The DOE press release for the most recent contract said in part:
On September 25, DOE Assistant Secretary for Electricity Delivery and Energy Reliability Kevin M. Kolevar announced DOE will invest nearly $20 million in PHEV research. Five projects have been selected for negotiation of awards under DOE's collaboration with the United States Advanced Battery Consortium (USABC) for $17.2 million in DOE funding for PCHEV battery development projects. DOE will also provide nearly $2 million to the University of Michigan (U-M) to spearhead a study exploring the future of PHEVs. DOE funding announced today will help advance President Bush's Twenty in Ten Plan, which aims to displace twenty percent of gasoline usage by 2017 through greater use of clean, renewable fuels and increased vehicle efficiency. PHEVs have the potential to displace a large amount of gasoline by delivering up to 40 miles of electric range without recharging - a distance that would include most daily roundtrip commutes.
Companies selected for negotiation of awards include:
- 3M of St.
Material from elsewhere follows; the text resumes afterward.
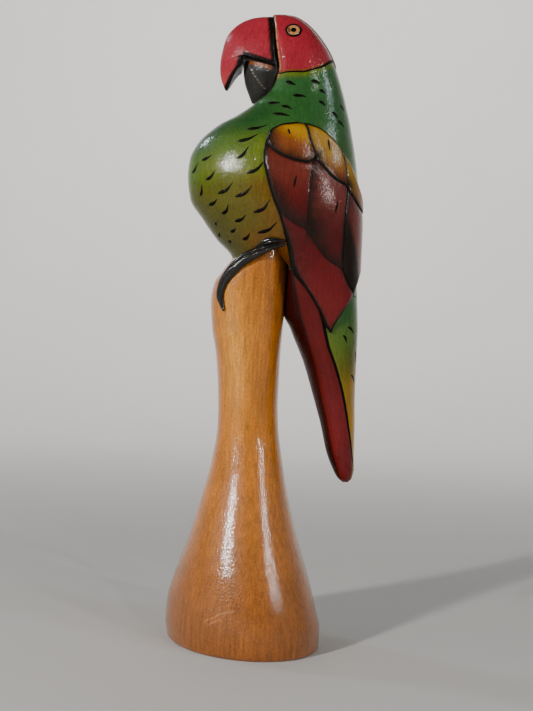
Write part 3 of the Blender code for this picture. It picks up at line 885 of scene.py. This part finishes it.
# Burnt lines between the wing's feathers: points, which side overlaps (1 below or in front, -1 above
# or behind), how far the burn spreads on the side above or behind, how dark it is, half the line's width
WING_LINES = (
    (((77, 234.5), *part(UPPER_END, 79.5, 104.5), (112, 228.5)), -1, 5.5, 0.9, 1.0),
    (drawn(UPPER_BORDERS[0]), 1, 2.6, 0.6, 0.9),
    (part(UPPER_END, 112, 139.5), -1, 3.6, 0.9, 0.9),
    (drawn(UPPER_BORDERS[1]), 1, 1.6, 0.7, 0.8),
    ((*part(UPPER_END, 139.5, 154), (166, 207.5), (175, 206.5)), -1, 2.4, 0.85, 0.8),
    (((110, 227.5), *drawn(MIDDLE_BORDERS[0])), 1, 6.5, 0.95, 0.35),
    (((79, 205.5), *part(MIDDLE_END, 81.5, 94)), -1, 8.0, 0.95, 0.35),
    (drawn(MIDDLE_BORDERS[1]), 1, 3.6, 1.0, 1.0),
    (part(MIDDLE_END, 94, 127), -1, 6.0, 0.9, 0.35),
    (part(MIDDLE_END, 127, 141), -1, 4.0, 0.95, 0.9),
)
WING_TICKS = (
    ((90.5, 240.5), (92.5, 238.0)), ((122.5, 237.5), (124.0, 232.5)),
    ((96.5, 219.5), (93.5, 214.0)), ((126.0, 209.5), (122.5, 204.0)),
)


# How wide the wing's burnt rim is, at heights up its front and its rear
FRONT_RIM = {150: 1.4, 170: 1.5, 176: 2.8, 190: 2.6, 200: 1.5, 228: 2.0, 236: 2.2, 242: 1.3}
REAR_RIM = {150: 1.2, 180: 1.2, 210: 1.1, 245: 1.3}


def burn_feathers(base, colours, thick):
    """Burns the lines between the feathers, and cuts each feather down where another lies over it."""
    for points, over, reach, strength, core in WING_LINES:
        away, side, along = near(base, traced(points, trunk))
        run = along * len(points)
        hatch = 0.75 + 0.25 * np.sin(run * 37.0) * np.sin(run * 13.7 + 1.0)
        burn = np.exp(-((away / (reach * hatch)) ** 1.6)) * strength
        colours = mix(colours, BURNT, np.where(side <= 0, burn, 0.7 * np.exp(-away / (0.8 * core))))
        colours = mix(colours, DARK, ramp(core, 0.45 * core, away))
        under = side * over < 0
        deep = 1.0 if core > 0.5 else 0.25
        thick = thick - 0.5 * deep * np.where(under, np.exp(-away / 2.2), 0.0)
        thick = thick - 0.25 * deep * np.exp(-((away / 0.5) ** 2))
        thick = thick - 0.2 * deep * np.where(under, 0.0, np.exp(-away / 0.7))
    return colours, thick


def burn_rim(colours, distance, past, height):
    """Burns the wing's rim; past is the angle from the wing's middle, above 0 behind it."""
    front, rear = bend(FRONT_RIM, height), bend(REAR_RIM, height)
    rim = front + (rear - front) * ramp(-8, 8, past)
    fade = rim * (0.8 - 0.6 * ramp(0, 10, past))
    colours = mix(colours, BURNT, 0.85 * np.exp(-np.maximum(distance - rim * 0.6, 0) / fade))
    return mix(colours, DARK, ramp(rim * 1.1, rim * 0.7, distance))


def make_wing(name, side, material, node):
    """A carved wing: feathers that overlap each other, with burnt edges."""
    low, high = min(WING_EDGES), max(WING_EDGES)
    # rows lie closer together at both ends
    levels = np.concatenate([
        np.linspace(low, 152, 14)[:-1], np.linspace(152, 240, 270)[:-1], np.linspace(240, high, 26),
    ])
    front, rear = smooth(WING_EDGES, levels)
    share = 0.5 - 0.5 * np.cos(np.linspace(0, math.pi, 220))
    share = 0.35 * share + 0.65 * np.linspace(0, 1, 220)
    angle = front[:, None] + (rear - front)[:, None] * share
    height = np.broadcast_to(levels[:, None], angle.shape)
    base = trunk(angle, height)
    crest = np.linspace(front[-1], rear[-1], 30)
    around = np.concatenate([front, crest, rear[::-1]])
    rim = trunk(around, np.concatenate([levels, np.full(30, high), levels[::-1]]))
    distance = near(base, (rim, 0 * rim, 0 * rim))[0]
    edge = 1 - np.clip(distance / WING_ROUND, 0, 1)
    thick = WING_BACK + (WING_PROUD - WING_BACK) * np.sqrt(1 - edge**2)
    colours, thick = burn_feathers(base, wing_cells(angle, height), thick)
    colours = burn_rim(colours, distance, angle - (front + rear)[:, None] / 2, height)
    outer = base + outward(trunk, angle, height) * np.maximum(thick, WING_BACK + 0.02)[..., None]
    angle = front[:, None] + (rear - front)[:, None] * np.linspace(1, 0, 9)
    height = np.broadcast_to(levels[:, None], angle.shape)
    inner = trunk(angle, height) + outward(trunk, angle, height) * WING_BACK
    rings = mirror(np.concatenate([outer, inner], axis=1), side)
    colours = np.concatenate([colours, np.broadcast_to(BURNT, inner.shape)], axis=1)
    skin(name, rings, colours, material, node, flip=side > 0)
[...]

Paul, MN – selected for an award of up to $1.14 million from DOE (total DOE/industry cost share: $ 2.28 million) over two years to screen nickel/manganese/cobalt (NMC) cathode materials through building and testing of small-sized cells;
- A123Systems of Watertown, MA – selected for an award of up to $6.25 million from DOE (total DOE/industry cost share: $12.5 million) over three years for a project to develop batteries based on nanophase iron-phosphate chemistry for 10- and 40-mile range PHEVs;
- Compact Power Inc. of Troy, MI – selected for an award of up to $4.45 million from DOE (total DOE/industry cost share: $12.7 million) over three years to develop batteries for 10-mile range PHEVs using high energy and high power Manganese-spinel;
- EnerDel, Inc. of Indianapolis, IN – selected for an award of up to $1.25 million from DOE (total DOE/industry cost share: $2.5 million) over two years to develop cells for 10- and 40-mile range PHEVs using nano-phase lithium titanate coupled with a high voltage Nickel-Manganese cathode material;
- Johnson Controls – Saft Advanced Power Solutions of Milwaukee, WI – selected for an award of up to $4.1 million from DOE (total DOE/industry cost-share: $8.2 million) over two years to develop batteries using a nickelate/layered chemistry for 10- and 40-mile range PHEVs.
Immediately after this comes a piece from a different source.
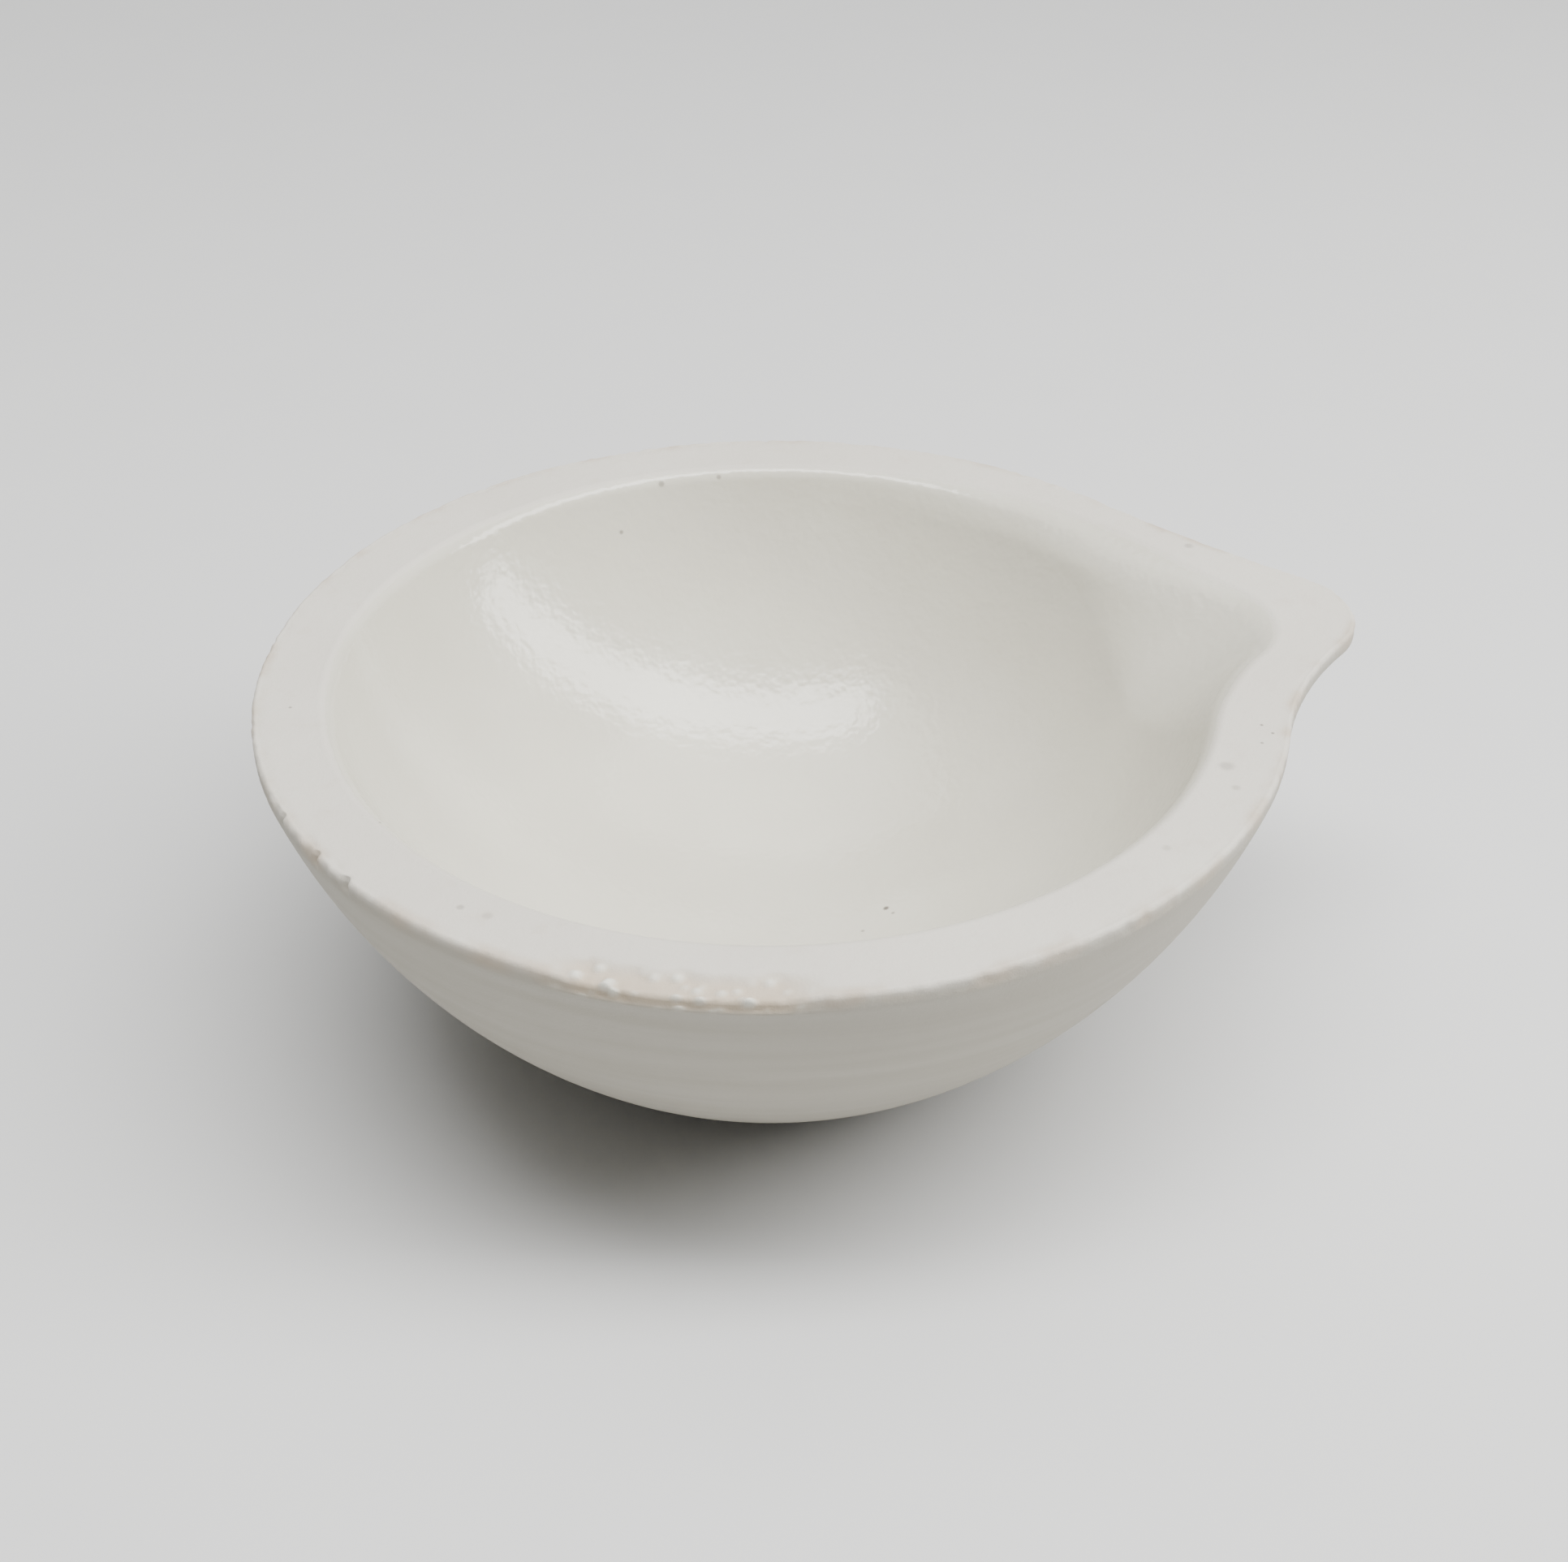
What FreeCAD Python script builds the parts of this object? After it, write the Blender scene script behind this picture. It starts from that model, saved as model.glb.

The University of Michigan’s Michigan Memorial Phoenix Energy Institute (MMPEI) will receive nearly $2 million from DOE to coordinate efforts among DOE and its Pacific Northwest National Laboratory, General Motors, Ford Motor Company, and DTE Energy to conduct a two-year study on PHEVs.
USABC is a consortium of the United States Council for Automotive Research (USCAR), the umbrella organization for collaborative research among the Chrysler LLC, Ford Motor Company and General Motors Corporation. Supported by a cooperative agreement with the DOE, USABC’s mission is to develop electrochemical energy storage technologies that support commercialization of fuel cell, hybrid, and electric vehicles.